EU ready for more military operations, Solana says
18.01.2007 - 17:43 CET | By Andrew Rettman
EUOBSERVER / BRUSSELS - Europe says it is ready for more military action under the EU flag in 2007 after its "success" in Congo last year, with the German EU presidency putting Kosovo, Bosnia, Lebanon and Afghanistan at the top of its defence agenda for the next six months.

"We begin 2007 ready to take up our responsibilities if needed - which I sincerely hope won't be the case - but we are in a position of readiness," EU top diplomat Javier Solana said in Brussels on Wednesday (17 January), after recalling that the EU's "battle group" structure reached "full operational capacity" on 1 January.

The EU now has two units that can be deployed for "crisis-management" anywhere in the world 10 days after member states take a unanimous vote, in a decision that would "as a rule" follow a UN security council resolution but that could also see the EU go it alone.

Each group brings together 1,500 soldiers from two or three member states, which hold joint training exercises and wear both national and EU insignia - a blue disk with 12 gold stars - on the model of EU police missions in Bosnia and Macedonia.

"Europe can assume very important peacekeeping and peacemaking functions in this world," German defence minister Franz Josef Jung said, while standing next to Mr Solana. "Europe is a great peace project and we will continue to make our contribution [to global stability]."

EU army by stealth?
No EU battle group has ever been tested in a real operation, but last year saw two major EU military projects: member states coordinated sending 9,000 European peacekeepers under a UN flag to Lebanon and dispatched 1,400 soldiers under an EU flag to Congo.

"Now we really have the beginning of a European army," French general Christian Damay said in Kinshasa in December, with France, Germany, Spain, Italy and Poland broadly supporting a gradual move toward a permanently standing EU force that could number several thousands of soldiers.

Other states, such as the UK and the Netherlands, are more worried about trespassing on NATO turf however, with no high-profile discussion of the concept taking place at EU level for now. "An EU 'army' is a very big word, but [any army] would be something very small," an EU official told EUobserver.

The notion of an EU army is a red rag to eurosceptic parties in Europe, but some pro-integration politicians such as British liberal MEP Graham Watson also believe the trend toward ever-closer practical defence co-operation should be subject to open discussion on political implications.

"I don't think governments can go on building a European army by stealth - we need a proper public debate," Mr Watson stated, adding that more and more policies are "being done in the council [the EU member states' secretariat] and reported after the fact."

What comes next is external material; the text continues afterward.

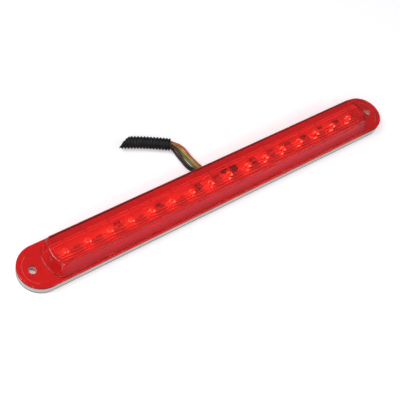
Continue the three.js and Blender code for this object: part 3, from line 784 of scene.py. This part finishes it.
def cut_slots(piece, levels):
    for side in (-1, 1):
        tool = loft("slot_cutter", slot_levels(levels))
        tool.location.x = side * SLOT_X
        boolean(piece, tool, "DIFFERENCE")


def round_levels(z_start, height, inset_at, steps, make_outline):
    """Levels of a rounded edge that rises by height while the outline shrinks by inset_at."""
    levels = []
    for step in range(steps + 1):
        angle = math.pi / 2 * step / steps
        z = z_start + height * math.sin(angle)
        levels.append((z, make_outline(-inset_at * (1 - math.cos(angle)))))
    return levels


def lens_outside():
    edge = 0.7 * MM
    levels = [(FLANGE_BOTTOM, stadium(HALF_LENGTH - 0.15 * MM, HALF_WIDTH - 0.15 * MM))]
    levels += [(FLANGE_BOTTOM + 0.15 * MM, stadium(HALF_LENGTH, HALF_WIDTH))]
    levels += round_levels(FLANGE_TOP - edge, edge, edge, 6,
                           grown_stadium(HALF_LENGTH, HALF_WIDTH))
    fillet = 0.7 * MM
    for step in range(5):
        angle = math.pi / 2 * step / 4
        z = FLANGE_TOP + fillet * (1 - math.cos(angle))
        levels.append((z, bowed(FOOT, fillet * (1 - math.sin(angle)))))
    round_edge = 1.8 * MM
    share = (TOP - round_edge - FLANGE_TOP) / (TOP - FLANGE_TOP)
    shoulder = blend_outlines(FOOT, CROWN, share)
    levels += round_levels(TOP - round_edge, round_edge, round_edge, 8,
                           grown_bowed(shoulder))
    return loft("red_lens", levels)


def add_strip(bm, y, x_start, x_end, slant=0.0):
    """A triangular flute under the lens top, its ends slanted."""
    high = LENS_CEILING + FLUTE_DEPTH
    rings = []
    for x in (x_start, x_end):
        section = [(y - FLUTE_HALF_WIDTH, high), (y - FLUTE_HALF_WIDTH, LENS_CEILING),
                   (y, LENS_CEILING - FLUTE_DEPTH), (y + FLUTE_HALF_WIDTH, LENS_CEILING),
                   (y + FLUTE_HALF_WIDTH, high)]
        rings.append([(x + slant * (across - y), across, z) for across, z in section])
    add_rings(bm, rings)


def lens_hollow(materials):
    below = 2 * MM
    round_edge = 0.6 * MM
    inner_crown = blend_outlines(FOOT, CROWN, 0.92)
    levels = [(FLANGE_BOTTOM - below, bowed(FOOT, -LENS_WALL)),
              (FLANGE_TOP, bowed(FOOT, -LENS_WALL))]
    levels += round_levels(LENS_CEILING - round_edge, round_edge, round_edge, 5,
                           grown_bowed(inner_crown, -LENS_WALL))
    hollow = loft("lens_hollow", levels)
    for material in materials:
        hollow.data.materials.append(material)
    for face in hollow.data.polygons:
        face.material_index = CLEAR if face.normal.z > 0.99 else SATIN
    bm = bmesh.new()
    reach = CROWN[0]
    stops = [-reach] + LED_XS + [reach]
    for y in FLUTE_YS[:-1]:
        add_strip(bm, y, -reach, reach)
    for x_start, x_end in zip(stops, stops[1:]):
        add_strip(bm, FLUTE_YS[-1], x_start + FLUTE_BREAK, x_end - FLUTE_BREAK)
    flutes = new_object("flutes", bm)
    bm = bmesh.new()
    for y in RIDGE_YS:
        for x_start, x_end in zip(stops, stops[1:]):
            add_strip(bm, y, x_start + RIDGE_BREAK, x_end - RIDGE_BREAK, slant=0.9)
    ridges = new_object("ridges", bm)
    bm = bmesh.new()
    rear_low, rear_high = REAR_PAD
    add_box(bm, (-reach, rear_low, LENS_CEILING - 0.15 * MM), (reach, rear_high, TOP))
    rear_pad = new_object("rear_pad", bm)
    for tool, index in ((flutes, FLUTE), (ridges, RIDGE), (rear_pad, SATIN)):
        for material in materials:
            tool.data.materials.append(material)
        for face in tool.data.polygons:
            face.material_index = index
        boolean(hollow, tool, "DIFFERENCE")
    return hollow


def add_ear_rib(side):
    """Thin locating rib under an ear, concentric with it."""
    radius, half, depth = 14.7 * MM, 0.4 * MM, 0.7 * MM
    middle = 0 if side > 0 else math.pi
    reach = math.pi / 3
    outline = arc(0, 0, radius + half, middle - reach, middle + reach, 32)
    outline += arc(0, 0, radius - half, middle + reach, middle - reach, 32)
    levels = [(z, [(x + side * EAR_X, y) for x, y in outline])
              for z in (FLANGE_BOTTOM - depth, FLANGE_BOTTOM + depth)]
    return loft("ear_rib", levels)


def add_lens(materials):
    lens = lens_outside()
    for material in materials:
        lens.data.materials.append(material)
    boolean(lens, lens_hollow(materials), "DIFFERENCE")
    for side in (-1, 1):
        boolean(lens, add_ear_rib(side), "UNION")
    soft = 0.35 * MM
    cut_slots(lens, [(FLANGE_BOTTOM - 1 * MM, 0), (FLANGE_TOP - soft, 0), (FLANGE_TOP, soft),
                     (FLANGE_TOP + 1 * MM, 1.6 * soft + 1 * MM)])
    shade(lens, 28)
    return finish_piece(lens, None, ["lens"])


# ---- tray and gasket -----------------------------------------------------------------------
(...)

Kosovo to dominate 2007 agenda
Apart from building-up battle group capacity, the German EU presidency will focus on managing the "EU-dominated" force in Lebanon and exploring ways for EU police to support NATO in Afghanistan.

A gradual pull-out of the EU police mission from Bosnia is also on the agenda - but a new EU police force will replace NATO soldiers in Kosovo after the region's final status is settled, Germany's Mr Jung said.

The EU is currently preparing what is expected to be the biggest-ever security operation in its history in Kosovo, involving policing but also institution-building, due to start this summer at the earliest.

Brussels is currently awaiting the result of Serbian elections on Sunday before UN envoy Marti Ahtisaari presents a proposal for the final status of the territory in February.